2. Offer Only the Prius Prime PHEV: As the earlier data and charts show, sales of hybrids are declining as consumers increasingly purchase BEVs and PHEVs. With sales of the Prime at nearly 38% for 2018 and 47% in December 2018 of total Prius liftback sales, the trend is clear. By the end of 2019, 60% or more of Prius liftback sales could be for the Prius Prime.
Toyota, don’t fight the inevitable — kill the regular hybrid version and reposition the PHEV Prime version as the next generation of the Prius. Make the Prime the “new green,” the new and improved hybrid of the future, the “hybrid you can charge” — as your own website says. And then market the hell out of the Prime.
3. Potentially Offer Two Battery Range Versions of the Prime: To offer consumers a choice of range and increase the overall market share, consider continuing to offer the Prius Prime with 25 miles of range as well as my proposed version with roughly 44 miles of range. This allows you to compete at two levels and offer a lower-price option as well as one with a much longer range but higher price tag.
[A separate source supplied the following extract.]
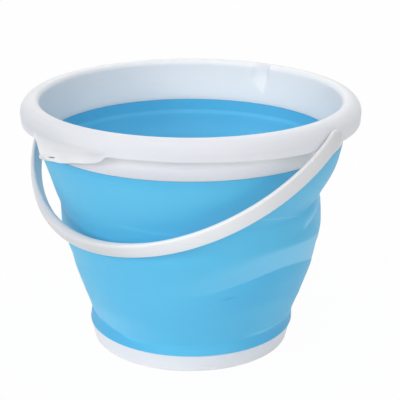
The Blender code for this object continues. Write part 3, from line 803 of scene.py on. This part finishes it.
def tabPlate():
    # rings round the hole: the underside out to the edge, round it, and back over the top to the hole
    tab, neck = collar["tab"], collar["neck"]
    front = np.linspace(-tab["leftHalf"], tab["rightHalf"], 61)
    back = np.linspace(tab["rightHalf"], -tab["leftHalf"], 21)
    swell = (1 + np.cos(math.pi * front / np.where(front > 0, tab["rightHalf"], tab["leftHalf"]))) / 2
    out = neck - tab["inset"] + (tab["reach"] + tab["inset"]) * swell
    radius = np.concatenate([out, np.full_like(back, neck - tab["rootDepth"])])
    turn = np.concatenate([front, back]) / neck
    outline = np.column_stack([radius * np.cos(turn), radius * np.sin(turn)])
    centre = neck + tab["holeOut"]
    spread = np.arctan2(outline[:, 1] / tab["holeSpread"], outline[:, 0] - centre)
    hole = np.column_stack([centre + tab["hole"][0] * np.cos(spread), tab["hole"][1] * np.sin(spread)])
    way = outline - outline.mean(0)
    way /= np.linalg.norm(way, axis=1, keepdims=True)
    middle = (tab["top"] + tab["under"]) / 2
    half = (tab["top"] - tab["under"]) / 2

    def ring(share, inset, height, filleted=False):
        spots = hole + (outline - hole) * share - way * inset
        rise = bump(np.hypot(spots[:, 0], spots[:, 1]) - neck, *tab["fillet"])
        rise = rise * (1 - bump(spots[:, 1], *tab["filletGap"]))
        return np.column_stack([spots, height + rise * filleted])

    rings = [ring(share, 0, middle - half) for share in tab["underShares"]]
    for t in np.radians(np.linspace(-90, 90, 7)):
        rings.append(ring(1, tab["edge"] * (1 - math.cos(t)), middle + half * math.sin(t)))
    rings += [ring(share, 0, middle + half, True) for share in tab["topShares"]]
    plate = loopSkin("tabPlate", rings)
    plate.data.transform(Matrix.Rotation(math.radians(tab["angle"]), 4, "Z"))
    return plate


def pegBore(side):
    bore = collar["bore"]
    rod = bmesh.new()
    bmesh.ops.create_cone(rod, cap_ends=True, segments=48, radius1=bore["radius"], radius2=bore["radius"],
                          depth=bore["depth"])
    place = Matrix.Translation((side * bore["out"], 0, pivotHeight))
    rod.transform(place @ Matrix.Rotation(math.pi / 2, 4, "Y"))
    return solidObject("pegBore", rod)


def skirtSlot():
    slot = collar["slot"]
    lens = bmesh.new()
    bmesh.ops.create_uvsphere(lens, u_segments=32, v_segments=16, radius=1)
    lens.transform(
        Matrix.Rotation(math.radians(collar["tab"]["angle"] + slot["turn"]), 4, "Z")
        @ Matrix.Translation((slot["radius"], 0, slot["height"]))
        @ Matrix.Rotation(math.radians(slot["lean"]), 4, "X")
        @ Matrix.Diagonal((*slot["half"], 1))
    )
    return solidObject("skirtSlot", lens)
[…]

4. Rebrand the Prius c: The Prius c subcompact dilutes and cheapens the Prius brand and has led to part of the decline in sales of the iconic hybrid. The Prius liftback has a very distinctive look and is attractive to green-conscious buyers who want to signal to their neighbors that they care about the planet.
The Prius c instead speaks to budget-conscious buyers where price is more important than saving the planet. The Prius c competes with models such as the Nissan Versa and Honda Fit and should be rebranded without the Prius name.
The Toyota Prius is one of the most important and iconic auto model brands in the last 100 years. But as times change and consumers are moving to electric vehicles, you need to shift the former hybrid leader into the dominant plug-in hybrid model of the next 10 years (or until PHEVs run their course).
I’ll save another letter to address the company’s continued infatuation with fuel-cell technology (a recent admitted mistake with the Mirai) and putting off launching BEV models for the Toyota and Lexus brands.
Toyota, do the smart thing and go all in on the Prius Prime PHEV.